*What you will do:*
Write out exactly the lines that run from the line containing "addBodice();" through the line containing "cad_parts[node].hide_render = cad_parts[node].hide_viewport"; both end lines belong to the answer.

------ Stored data

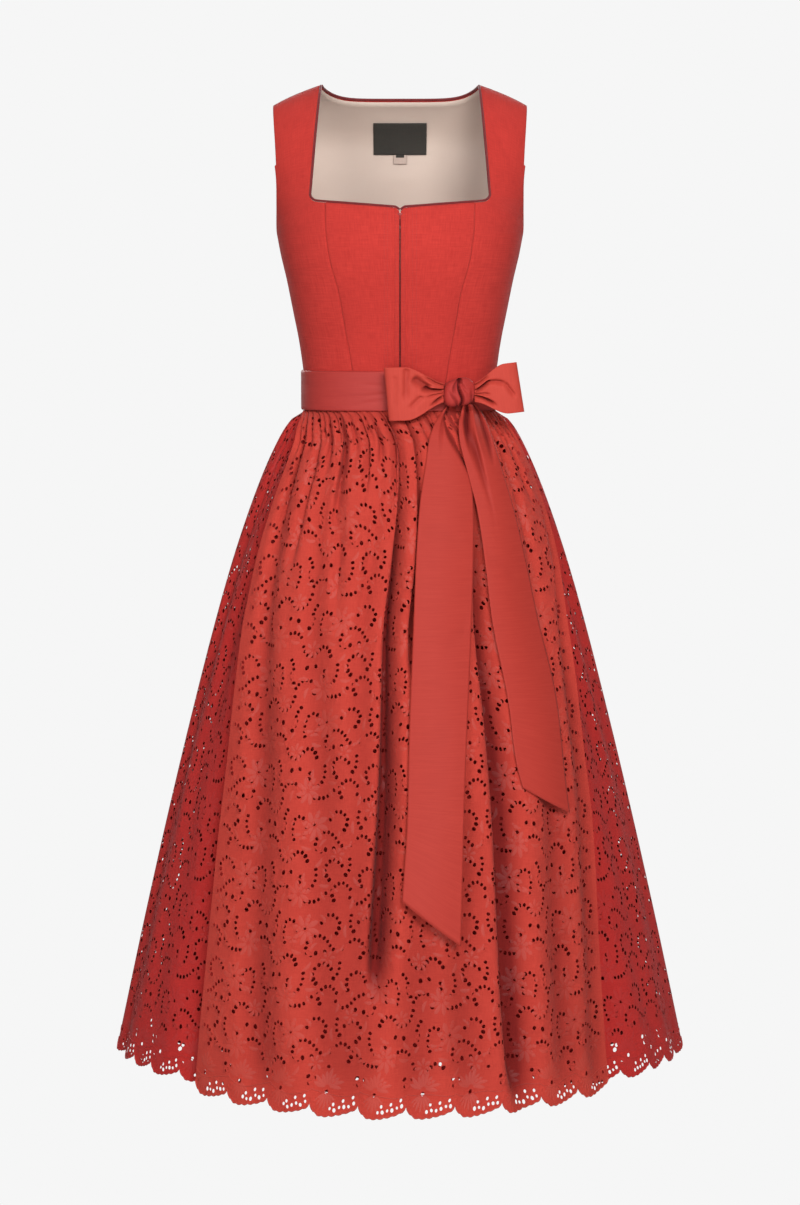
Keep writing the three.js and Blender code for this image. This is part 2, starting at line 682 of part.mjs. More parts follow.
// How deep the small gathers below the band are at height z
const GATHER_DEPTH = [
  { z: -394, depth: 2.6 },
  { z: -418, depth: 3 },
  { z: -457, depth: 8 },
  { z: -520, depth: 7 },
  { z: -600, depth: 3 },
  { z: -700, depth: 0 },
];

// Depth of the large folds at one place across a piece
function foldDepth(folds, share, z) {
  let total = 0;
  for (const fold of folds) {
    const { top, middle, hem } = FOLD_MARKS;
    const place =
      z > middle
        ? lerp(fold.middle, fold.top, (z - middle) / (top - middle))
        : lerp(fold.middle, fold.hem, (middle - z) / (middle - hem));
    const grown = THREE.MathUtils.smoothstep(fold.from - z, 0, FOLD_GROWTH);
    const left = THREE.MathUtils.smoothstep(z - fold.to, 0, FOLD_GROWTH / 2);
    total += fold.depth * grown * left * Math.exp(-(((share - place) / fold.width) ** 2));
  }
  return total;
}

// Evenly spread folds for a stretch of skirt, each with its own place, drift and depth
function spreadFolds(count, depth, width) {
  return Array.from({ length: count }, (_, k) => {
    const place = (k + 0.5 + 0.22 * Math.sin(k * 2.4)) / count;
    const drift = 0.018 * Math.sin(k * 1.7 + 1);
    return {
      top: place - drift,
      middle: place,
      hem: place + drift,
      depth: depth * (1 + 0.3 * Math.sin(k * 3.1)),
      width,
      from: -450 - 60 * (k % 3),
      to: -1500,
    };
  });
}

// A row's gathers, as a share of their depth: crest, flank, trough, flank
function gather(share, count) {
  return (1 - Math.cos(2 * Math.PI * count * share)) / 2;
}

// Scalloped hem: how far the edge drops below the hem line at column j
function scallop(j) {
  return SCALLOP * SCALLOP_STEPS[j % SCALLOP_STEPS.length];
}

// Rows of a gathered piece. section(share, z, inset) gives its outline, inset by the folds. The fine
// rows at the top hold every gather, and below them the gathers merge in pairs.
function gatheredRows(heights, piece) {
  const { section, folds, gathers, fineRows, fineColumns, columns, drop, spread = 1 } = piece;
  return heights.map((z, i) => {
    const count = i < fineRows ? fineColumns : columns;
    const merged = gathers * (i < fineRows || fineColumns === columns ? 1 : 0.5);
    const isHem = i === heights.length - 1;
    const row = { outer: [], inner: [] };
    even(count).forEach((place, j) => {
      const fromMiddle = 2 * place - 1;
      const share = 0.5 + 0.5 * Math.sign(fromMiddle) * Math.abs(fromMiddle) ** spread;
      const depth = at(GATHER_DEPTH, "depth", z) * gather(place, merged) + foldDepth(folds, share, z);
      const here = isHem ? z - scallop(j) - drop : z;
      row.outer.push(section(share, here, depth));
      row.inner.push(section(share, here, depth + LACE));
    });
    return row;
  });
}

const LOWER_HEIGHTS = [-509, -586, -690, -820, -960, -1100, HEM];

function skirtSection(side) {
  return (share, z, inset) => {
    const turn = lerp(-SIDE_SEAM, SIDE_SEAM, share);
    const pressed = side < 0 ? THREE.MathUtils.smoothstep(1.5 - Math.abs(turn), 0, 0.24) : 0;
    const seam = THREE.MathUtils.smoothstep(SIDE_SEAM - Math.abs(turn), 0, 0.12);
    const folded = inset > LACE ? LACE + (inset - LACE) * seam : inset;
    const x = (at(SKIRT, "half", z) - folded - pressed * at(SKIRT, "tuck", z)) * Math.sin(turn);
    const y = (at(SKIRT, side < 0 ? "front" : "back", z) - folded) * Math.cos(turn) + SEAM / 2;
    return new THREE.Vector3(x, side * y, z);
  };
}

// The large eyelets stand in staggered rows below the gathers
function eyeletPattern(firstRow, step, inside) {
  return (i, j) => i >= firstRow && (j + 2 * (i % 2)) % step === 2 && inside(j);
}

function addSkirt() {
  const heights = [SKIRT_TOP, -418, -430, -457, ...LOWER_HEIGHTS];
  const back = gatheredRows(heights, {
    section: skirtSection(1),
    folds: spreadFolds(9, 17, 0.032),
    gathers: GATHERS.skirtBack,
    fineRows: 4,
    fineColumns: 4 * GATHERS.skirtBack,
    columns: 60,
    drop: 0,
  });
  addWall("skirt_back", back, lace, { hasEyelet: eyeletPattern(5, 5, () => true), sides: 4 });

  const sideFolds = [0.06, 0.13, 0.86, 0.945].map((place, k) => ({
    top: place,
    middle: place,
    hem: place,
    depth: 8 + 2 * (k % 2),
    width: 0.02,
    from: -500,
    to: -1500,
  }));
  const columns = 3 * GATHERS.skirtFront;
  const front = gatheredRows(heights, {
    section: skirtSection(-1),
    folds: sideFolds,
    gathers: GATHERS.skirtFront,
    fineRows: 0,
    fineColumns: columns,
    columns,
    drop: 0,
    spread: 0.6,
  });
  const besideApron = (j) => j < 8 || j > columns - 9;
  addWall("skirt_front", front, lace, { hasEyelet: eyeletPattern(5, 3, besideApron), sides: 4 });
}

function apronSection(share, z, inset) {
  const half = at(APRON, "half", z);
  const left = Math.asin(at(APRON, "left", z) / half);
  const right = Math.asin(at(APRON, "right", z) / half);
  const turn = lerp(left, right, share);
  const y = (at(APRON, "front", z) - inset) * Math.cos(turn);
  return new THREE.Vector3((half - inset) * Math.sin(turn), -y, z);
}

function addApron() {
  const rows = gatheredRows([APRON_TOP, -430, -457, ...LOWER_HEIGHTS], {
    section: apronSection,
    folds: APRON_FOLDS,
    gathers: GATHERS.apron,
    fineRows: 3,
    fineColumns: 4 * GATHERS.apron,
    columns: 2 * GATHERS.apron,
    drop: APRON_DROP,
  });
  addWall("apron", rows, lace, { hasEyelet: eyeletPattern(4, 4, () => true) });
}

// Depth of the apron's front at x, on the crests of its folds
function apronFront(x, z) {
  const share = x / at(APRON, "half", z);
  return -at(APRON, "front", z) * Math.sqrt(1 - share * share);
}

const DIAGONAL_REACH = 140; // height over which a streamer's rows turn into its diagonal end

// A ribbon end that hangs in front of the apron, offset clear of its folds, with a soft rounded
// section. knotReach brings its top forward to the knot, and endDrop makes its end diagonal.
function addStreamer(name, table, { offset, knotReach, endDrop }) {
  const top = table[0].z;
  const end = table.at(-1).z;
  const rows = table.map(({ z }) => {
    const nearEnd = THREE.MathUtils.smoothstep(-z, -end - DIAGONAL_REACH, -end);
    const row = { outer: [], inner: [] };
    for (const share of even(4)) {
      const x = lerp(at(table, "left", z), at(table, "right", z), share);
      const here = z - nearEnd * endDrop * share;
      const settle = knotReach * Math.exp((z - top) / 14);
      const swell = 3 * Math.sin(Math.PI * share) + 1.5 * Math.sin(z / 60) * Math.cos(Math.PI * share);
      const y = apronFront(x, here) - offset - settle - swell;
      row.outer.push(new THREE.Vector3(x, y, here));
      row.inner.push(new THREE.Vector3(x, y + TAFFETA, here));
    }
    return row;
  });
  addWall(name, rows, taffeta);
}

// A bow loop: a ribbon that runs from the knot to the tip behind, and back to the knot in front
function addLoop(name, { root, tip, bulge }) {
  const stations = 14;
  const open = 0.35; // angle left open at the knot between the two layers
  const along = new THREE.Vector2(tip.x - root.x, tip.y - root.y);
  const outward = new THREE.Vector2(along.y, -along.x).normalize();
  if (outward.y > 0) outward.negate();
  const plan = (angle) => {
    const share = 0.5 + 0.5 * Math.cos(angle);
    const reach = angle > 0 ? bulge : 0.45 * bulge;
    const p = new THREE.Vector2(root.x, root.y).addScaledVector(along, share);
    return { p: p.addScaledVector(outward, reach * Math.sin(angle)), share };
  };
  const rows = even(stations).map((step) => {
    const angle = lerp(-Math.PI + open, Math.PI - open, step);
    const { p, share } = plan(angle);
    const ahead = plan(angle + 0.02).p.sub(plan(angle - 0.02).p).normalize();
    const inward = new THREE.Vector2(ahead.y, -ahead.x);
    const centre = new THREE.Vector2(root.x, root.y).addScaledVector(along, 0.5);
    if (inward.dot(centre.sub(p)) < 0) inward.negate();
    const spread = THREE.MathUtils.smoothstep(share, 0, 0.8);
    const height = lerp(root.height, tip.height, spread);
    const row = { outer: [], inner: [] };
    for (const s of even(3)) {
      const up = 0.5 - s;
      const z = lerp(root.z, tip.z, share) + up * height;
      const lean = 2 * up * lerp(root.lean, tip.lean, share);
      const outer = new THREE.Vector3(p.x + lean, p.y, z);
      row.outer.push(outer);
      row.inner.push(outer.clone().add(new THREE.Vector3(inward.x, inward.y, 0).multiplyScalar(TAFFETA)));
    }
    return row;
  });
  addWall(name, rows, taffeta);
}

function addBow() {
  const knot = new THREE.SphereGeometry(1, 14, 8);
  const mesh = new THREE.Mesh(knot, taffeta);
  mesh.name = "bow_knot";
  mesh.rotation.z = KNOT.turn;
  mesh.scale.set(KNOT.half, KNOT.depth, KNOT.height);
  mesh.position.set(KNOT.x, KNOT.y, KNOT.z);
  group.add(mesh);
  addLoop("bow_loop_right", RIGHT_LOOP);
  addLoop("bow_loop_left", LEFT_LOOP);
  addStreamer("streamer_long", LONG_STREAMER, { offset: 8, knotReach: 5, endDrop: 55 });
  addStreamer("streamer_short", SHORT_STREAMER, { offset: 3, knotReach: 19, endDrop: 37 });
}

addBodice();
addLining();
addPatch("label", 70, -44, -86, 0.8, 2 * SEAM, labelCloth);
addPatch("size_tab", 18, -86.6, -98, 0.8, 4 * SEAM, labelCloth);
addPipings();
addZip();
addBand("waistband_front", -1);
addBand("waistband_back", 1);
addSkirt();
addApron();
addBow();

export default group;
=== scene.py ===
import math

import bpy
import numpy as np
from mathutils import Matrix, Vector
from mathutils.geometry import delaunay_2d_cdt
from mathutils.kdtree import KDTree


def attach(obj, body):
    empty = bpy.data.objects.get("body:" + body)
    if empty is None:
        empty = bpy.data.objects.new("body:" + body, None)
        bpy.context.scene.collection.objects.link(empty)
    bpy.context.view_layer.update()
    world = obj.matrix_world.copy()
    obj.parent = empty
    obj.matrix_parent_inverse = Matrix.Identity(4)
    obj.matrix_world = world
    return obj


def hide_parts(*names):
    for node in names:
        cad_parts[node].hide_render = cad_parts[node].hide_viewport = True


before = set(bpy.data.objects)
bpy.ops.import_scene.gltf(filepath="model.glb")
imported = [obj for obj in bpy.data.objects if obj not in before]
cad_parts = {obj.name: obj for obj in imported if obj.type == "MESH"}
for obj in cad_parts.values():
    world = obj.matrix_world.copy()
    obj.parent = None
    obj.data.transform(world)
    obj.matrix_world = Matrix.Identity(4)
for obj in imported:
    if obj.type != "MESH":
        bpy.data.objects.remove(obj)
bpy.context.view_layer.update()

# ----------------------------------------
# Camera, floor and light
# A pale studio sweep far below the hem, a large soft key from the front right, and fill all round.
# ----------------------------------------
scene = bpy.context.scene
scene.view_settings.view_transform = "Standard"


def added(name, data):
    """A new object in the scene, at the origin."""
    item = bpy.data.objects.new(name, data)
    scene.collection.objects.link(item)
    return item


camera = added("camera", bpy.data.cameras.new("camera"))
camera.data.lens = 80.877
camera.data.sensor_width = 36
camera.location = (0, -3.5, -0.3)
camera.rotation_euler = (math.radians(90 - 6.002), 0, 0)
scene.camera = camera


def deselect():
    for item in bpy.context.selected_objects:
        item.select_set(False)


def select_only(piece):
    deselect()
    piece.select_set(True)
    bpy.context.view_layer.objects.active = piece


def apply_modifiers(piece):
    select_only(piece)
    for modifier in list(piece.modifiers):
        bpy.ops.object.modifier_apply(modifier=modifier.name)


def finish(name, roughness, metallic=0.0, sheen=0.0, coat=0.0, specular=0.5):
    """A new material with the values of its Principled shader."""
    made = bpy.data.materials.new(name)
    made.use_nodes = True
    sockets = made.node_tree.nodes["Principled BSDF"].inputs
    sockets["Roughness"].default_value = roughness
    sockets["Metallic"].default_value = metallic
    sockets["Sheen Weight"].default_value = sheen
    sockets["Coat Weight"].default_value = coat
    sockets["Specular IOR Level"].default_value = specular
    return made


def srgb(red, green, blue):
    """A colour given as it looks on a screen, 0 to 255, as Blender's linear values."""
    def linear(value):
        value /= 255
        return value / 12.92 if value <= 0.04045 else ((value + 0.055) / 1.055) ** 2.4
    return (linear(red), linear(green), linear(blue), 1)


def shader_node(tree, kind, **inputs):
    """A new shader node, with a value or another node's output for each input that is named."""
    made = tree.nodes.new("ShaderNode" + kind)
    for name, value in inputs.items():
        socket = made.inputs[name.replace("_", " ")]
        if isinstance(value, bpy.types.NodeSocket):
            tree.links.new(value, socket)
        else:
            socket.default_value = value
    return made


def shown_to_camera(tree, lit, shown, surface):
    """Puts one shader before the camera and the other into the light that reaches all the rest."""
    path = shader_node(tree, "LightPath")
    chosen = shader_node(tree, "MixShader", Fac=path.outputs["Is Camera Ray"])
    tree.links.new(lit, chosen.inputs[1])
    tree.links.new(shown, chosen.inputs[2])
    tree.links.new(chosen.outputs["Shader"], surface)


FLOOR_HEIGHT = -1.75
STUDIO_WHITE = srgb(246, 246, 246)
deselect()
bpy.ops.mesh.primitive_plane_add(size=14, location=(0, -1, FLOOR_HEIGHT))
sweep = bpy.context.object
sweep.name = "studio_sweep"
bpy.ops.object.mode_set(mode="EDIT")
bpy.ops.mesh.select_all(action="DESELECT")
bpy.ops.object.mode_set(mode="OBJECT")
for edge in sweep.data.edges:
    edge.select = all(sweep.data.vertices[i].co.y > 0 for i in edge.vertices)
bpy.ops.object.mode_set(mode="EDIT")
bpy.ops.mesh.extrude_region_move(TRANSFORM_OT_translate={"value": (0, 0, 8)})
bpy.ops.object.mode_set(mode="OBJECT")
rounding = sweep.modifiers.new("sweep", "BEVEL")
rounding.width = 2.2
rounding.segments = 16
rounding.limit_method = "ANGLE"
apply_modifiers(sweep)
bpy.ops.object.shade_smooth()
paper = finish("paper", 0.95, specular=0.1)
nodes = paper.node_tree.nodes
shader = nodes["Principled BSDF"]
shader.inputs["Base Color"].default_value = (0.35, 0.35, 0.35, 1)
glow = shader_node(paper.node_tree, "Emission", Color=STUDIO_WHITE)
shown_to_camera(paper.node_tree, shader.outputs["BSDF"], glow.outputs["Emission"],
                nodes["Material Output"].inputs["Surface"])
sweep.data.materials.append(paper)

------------

*Problem solution:*
addBodice();
addLining();
addPatch("label", 70, -44, -86, 0.8, 2 * SEAM, labelCloth);
addPatch("size_tab", 18, -86.6, -98, 0.8, 4 * SEAM, labelCloth);
addPipings();
addZip();
addBand("waistband_front", -1);
addBand("waistband_back", 1);
addSkirt();
addApron();
addBow();

export default group;
=== scene.py ===
import math

import bpy
import numpy as np
from mathutils import Matrix, Vector
from mathutils.geometry import delaunay_2d_cdt
from mathutils.kdtree import KDTree


def attach(obj, body):
    empty = bpy.data.objects.get("body:" + body)
    if empty is None:
        empty = bpy.data.objects.new("body:" + body, None)
        bpy.context.scene.collection.objects.link(empty)
    bpy.context.view_layer.update()
    world = obj.matrix_world.copy()
    obj.parent = empty
    obj.matrix_parent_inverse = Matrix.Identity(4)
    obj.matrix_world = world
    return obj


def hide_parts(*names):
    for node in names:
        cad_parts[node].hide_render = cad_parts[node].hide_viewport = True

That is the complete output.